Lebih lanjut, Rycko menjelaskan bahwa adanya intoleransi yang menyebar di Indonesia ini tumbuh dari hasil gerakan ideologi yang dilakukan oleh akar-akar sel teroris yang dilakukan secara masif, sistematis, dan terstruktur. Bersama hal tersebut, mantan Kalemdiklat Polri itu menyebut ada mekanisme yang dapat memerangi intoleransi. Dimulai dari pemerintah, tokoh agama, akademisi, media, hingga masyarakat seluruhnya bersama-sama membangun kesadaran diri dan ketahanan nasional. Bukan hanya itu saja, untuk menciptakan pesta demokrasi yang mengandung perdamaian bagi seluruh masyarkat ini juga harus diciptakan pula iklim demokrasi yang sehat. Seluruh pihak harus terlibat untuk membangun kesadaran tersebut.
    
Selain itu, seluruh masyarakat Indonesia juga perlu membangun serta meningkatkan penguatan toleransi di masyarakat. Salah satu cara untuk menanggulangi intolernasi yang tersebar di masyarakat yakni dengan menggunakan moderasi beragama. Masyarakat perlu mengetahui secara baik makna dari moderasi itu sendiri. Apabila sudah memahami moderasi tersebut, barulah rasa-rasa toleransi itu nantinya akan muncul dengan sendirinya.
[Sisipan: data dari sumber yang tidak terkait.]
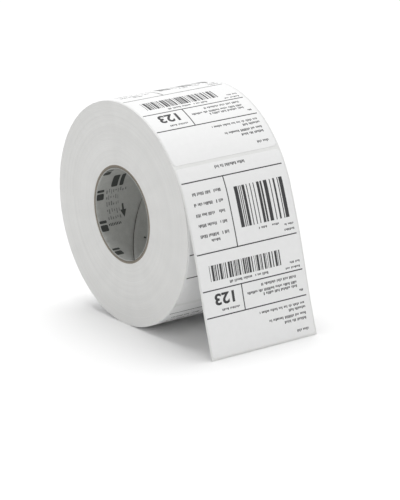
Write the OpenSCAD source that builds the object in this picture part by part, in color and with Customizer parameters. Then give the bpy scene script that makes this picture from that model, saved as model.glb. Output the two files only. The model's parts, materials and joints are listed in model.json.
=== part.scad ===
// Roll of die-cut thermal labels on a cardboard core, with a free tail of web that hangs to the floor.
// The core's axis runs along Y. The origin is on that axis, halfway along the core. +Z is up, and the tail is on +X.

/* [Roll] */
// Diameter over the outermost labels
roll_d = 187.4; // [180:0.2:200]
// Depth that the roll's own weight presses flat where it stands
foot_press = 0.08; // [0.04:0.01:0.1]

/* [Web] */
// Width of the release liner, edge to edge
liner_w = 104; // [102:0.5:110]
// Thickness of the release liner
liner_t = 0.1; // [0.08:0.01:0.15]
// Width of a label across the web
label_w = 101.6; // [90:0.2:102]
// Length of a label along the web
label_l = 152; // [148:0.5:155]
// Bare liner between one label and the next
label_gap = 3; // [2:0.5:4]
// Thickness of a label with its adhesive
label_t = 0.15; // [0.12:0.01:0.2]
// Radius of a label's die-cut corners
corner_r = 3.2; // [1:0.1:6]

/* [Core] */
// Diameter of the core's bore
bore_d = 76.2; // [75:0.1:78]
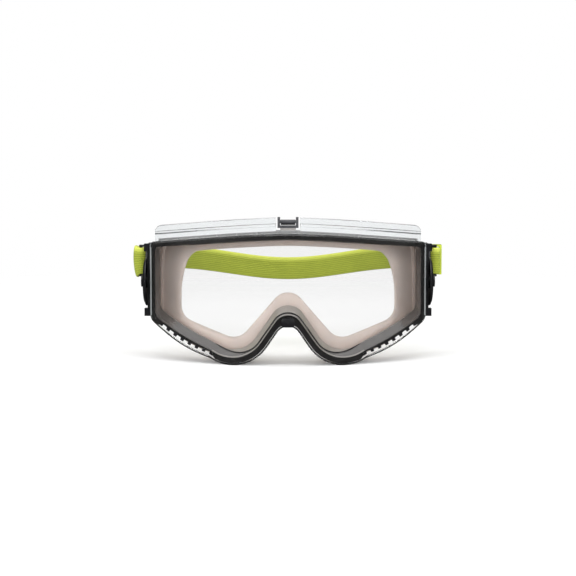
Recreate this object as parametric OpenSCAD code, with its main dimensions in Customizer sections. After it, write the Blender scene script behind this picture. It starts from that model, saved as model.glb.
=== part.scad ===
// Panoramic splash goggles: a clear wraparound lens on a deep frame with indirect vents,
// a soft face seal and an elastic headband on pivoting clips.
// Millimetres. X runs across the face, the wearer looks along -Y and +Z is up.
// The origin is the middle of the footprint, level with the lobes that the lens stands on.

/* [Lens] */
// Width over the clear lens
lens_w = 166.8; // [140:0.2:200]
// Height of the lens above the lobes that it stands on
lens_h = 77.4; // [64:0.2:93]
// Thickness of the lens
lens_t = 2.2; // [1.6:0.1:3]
// Angle that the lens wraps round to each side
lens_wrap = 48; // [40:1:52]
// How far the top edge falls from its middle to its corner
brow_drop = 6.8; // [3:0.1:10]
// Depth of the skirt behind the lens at the sides and the cheeks
skirt_d = 4; // [2:0.5:5]
// Thickness of that skirt
skirt_t = 0.8; // [0.6:0.1:1]

/* [Nose and cheeks] */
// Radius of the lobe under each eye
lobe_r = 25; // [20:0.5:30]
// Distance from the middle to the centre of a lobe
lobe_x = 33; // [28:0.5:38]
// Slope of the cheek edge
cheek_a = 28; // [20:1:34]
// Slope of the flanks of the nose arch
nose_a = 55.4; // [48:0.2:60]
// Radius at the top of the nose arch
nose_r = 7.2; // [4:0.2:9]

/* [Frame] */
// Depth of the frame behind the lens
frame_d = 12.8; // [9:0.2:16]
// Width of the black border round the window
border_w = 3.4; // [2.4:0.1:4.4]
// Thickness of the frame's wall
frame_wall = 2; // [1.4:0.1:2.6]
// Thickness of the gasket between lens and frame
gasket_t = 0.9; // [0.6:0.1:1.5]
// Number of openings in the upper vent
upper_vents = 12; // [6:1:14]
// Width of one upper vent opening
upper_vent_w = 10.6; // [6:0.2:11]
// Height of the upper vent strip
upper_vent_h = 2.6; // [2.2:0.1:3.4]
// Number of teeth in each lower vent
lower_teeth = 8; // [5:1:11]
// Width of one lower vent tooth
tooth_w = 2.5; // [1.5:0.1:3]
// Depth of the gaps between the teeth
tooth_h = 2; // [1.2:0.1:2.2]

/* [Brow] */
// Height of the brow cover above the edge of the lens
brow_h = 9.6; // [8.4:0.2:12]
// Thickness of the brow cover
brow_t = 1.5; // [1:0.1:2]
// Width of the latch between its ears
latch_w = 9.2; // [7:0.2:14]

/* [Face seal] */
// Distance from the lens to the face flange, at the middle
face_d = 24; // [20:0.5:30]
// Thickness of the face flange
flange_t = 3; // [2:0.2:4]
// Thickness of the seal's wall
seal_wall = 3; // [2:0.2:4]
// How far the flange's edge reaches inwards beside the eyes
flange_w = 18.6; // [14:0.2:24]

/* [Strap clips] */
// Height of the clip pivots
pivot_z = 45.8; // [42:0.2:48]
// Diameter of the domed clip hub
hub_d = 30; // [24:0.5:32]
// Diameter of the pivot pin
pin_d = 5; // [4:0.1:6]
// Height of the side brackets
bracket_h = 44; // [38:1:46]

/* [Headband] */
// Width of the webbing
strap_w = 15; // [12:0.5:18]
// Thickness of the webbing
strap_t = 2; // [1.4:0.1:2.4]
// Distance from the clip bars back to the bend round the head
strap_straight = 30; // [26:1:60]
// Depth of the bend round the back of the head
strap_bend = 59; // [40:1:90]
// How far the middle of the headband sags
strap_sag = 11.4; // [0:0.2:20]

/* [Hidden] */
$fn = 64;

seat = 0.1;             // gap between pieces that are fixed face to face
play = 0.05;            // radial running clearance of a pivot
free = 0.3;             // gap beside a piece that moves or is soft
past = 1;               // how far a cut runs past the face that it opens

half_w = lens_w / 2;
lens_r = half_w / sin(lens_wrap);
brow_power = 1.5;       // how late the top edge starts to fall
corner_r = 5;           // rounding of the lower side corners
shoulder_r = 3;         // rounding of the upper side corners
cheek_bulge = 2.4;      // how far the cheek edge bows out below its straight line
bulge_from = lobe_x + 13;
bulge_to = half_w - 1.4;
frame_in = skirt_t + seat;
frame_back = lens_t + seat + gasket_t + frame_d;
window_in = frame_in + border_w;
window_nose_r = nose_r + 2.8;
frame_lip = 1.4;        // how far the rear lip of the frame reaches inwards
frame_lip_t = 2;        // its thickness

// Face curve: a little tighter than the lens's, about an axis of its own
face_r = lens_r - 17;
face_y = face_d + face_r;
seal_side_in = frame_in + 1.2;
eye_cheek_a = 19;
eye_nose_a = 49.5;
eye_nose_r = 10;
eye_corner_r = 9;
eye_shoulder_r = 7;
eye_lean = 6.7;         // how far the upper end of each side leans inwards
lean_z = 38;            // where that lean starts
lean_h = 26.5;          // over what height it is reached
cheek_steps = 12;
eye_top_in = 8.4;
eye_lobe_in = 14;

// Side stack, outwards from the frame
frame_side = half_w - frame_in;
bracket_x = half_w + 0.2;
bracket_t = 2;
bracket_back = 14.87;   // from the lens's side edge back to the middle of the bracket
bracket_y = lens_r * (1 - cos(lens_wrap)) + bracket_back;
bracket_d = 15;
bracket_foot = 25;
rail_t = 1.9;
rail_h = 4.6;
pad_h = 10.6;           // height of the pads that carry a bracket on the frame
clip_x = bracket_x + bracket_t + 0.4;
clip_t = 2;
dome_h = 1.8;           // how far the hub bows outwards
dome_t = 1.2;
boss_r = pin_d / 2 + 1.8;
bar_r = 1.1;
bar_x = clip_x + 5.5;
bar_y = bracket_y + 16;
strap_z = pivot_z + 11.5;
lug_h = 2.4;
lug_gap = 0.8;          // between the webbing's edge and the clip's lugs
loop_r = bar_r + free + strap_t / 2;
peg_r = 1.5;
peg_head_r = 2.6;
peg_head_t = 1;

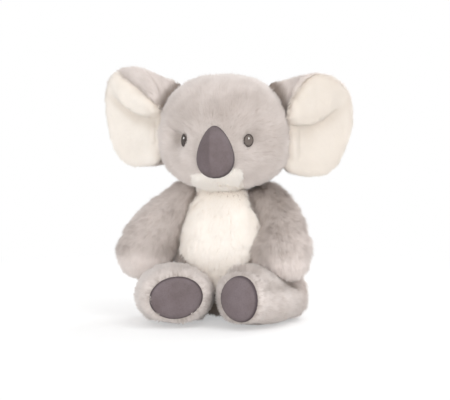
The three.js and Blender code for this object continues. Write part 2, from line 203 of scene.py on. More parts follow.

Keduanya tak dapat dipisahkan, karena dengan adanya moderasi beragama juga seseorang akan memahami dan menghargai perbedaan yang ada.

Moderasi beragama merupakan salah satu upaya untuk menanggulangi intoleransi yang terjadi di masyarakat. Namun, sebelum membahas moderasi beragama lebih lanjut, apakah masyarakat sudah mengetahui arti dari moderasi beragama itu sendiri? Disebutkan bahwa moderasi beragama adalah sebuah cara pandang, sikap, dan perilaku beragama yang dianut dan dipraktikkan oleh masyarakat. Dengan kata lain, moderasi beragama meyakini kebenaran agama sendiri dan menghargai serta menghormati penganut agama lain yang meyakini agama mereka tanpa harus membenarkan atau menyalahkannya.

Sebagai masyarakat yang baik, perlu adanya literasi dan pemahaman yang mendalam terkait dengan demokrasi serta hal-hal yang dapat mengancam perpecahan bangsa. Pemilu 2024 memiliki potensi yang besar dalam hal intoleransi, sebab itulah yang harus dihindari. Terlebih lagi, ketika agama dipolitisasi dan dimanifestasikan ke dalam politik identitas tentu saja sangat berbahaya karena menimbulkan perpecahan bangsa. Mau dibawa kemana bangsa kita jika masyarakatnya tidak memiliki rasa persatuan dan kesatuan?

Dengan demikian, saat ini Indonesia benar-benar membutuhkan generasi bangsa yang melek terhadap kesatuan dan persatuan, khususnya menjelang tahun politik yang memicu adanya intoleransi, radikalisme, hingga polarisasi politik. Bersama-sama menjaga persatuan dan kesatuan bangsa juga harus dilakukan demi mewujudkan pesta demokrasi yang bahagia untuk masyarakat. Untuk itu, mari menguatkan mengelola demokrasi kita dengan baik, agar nantinya persatuan dan kesatuan tetap terjaga, intoleransi dapat diatasi.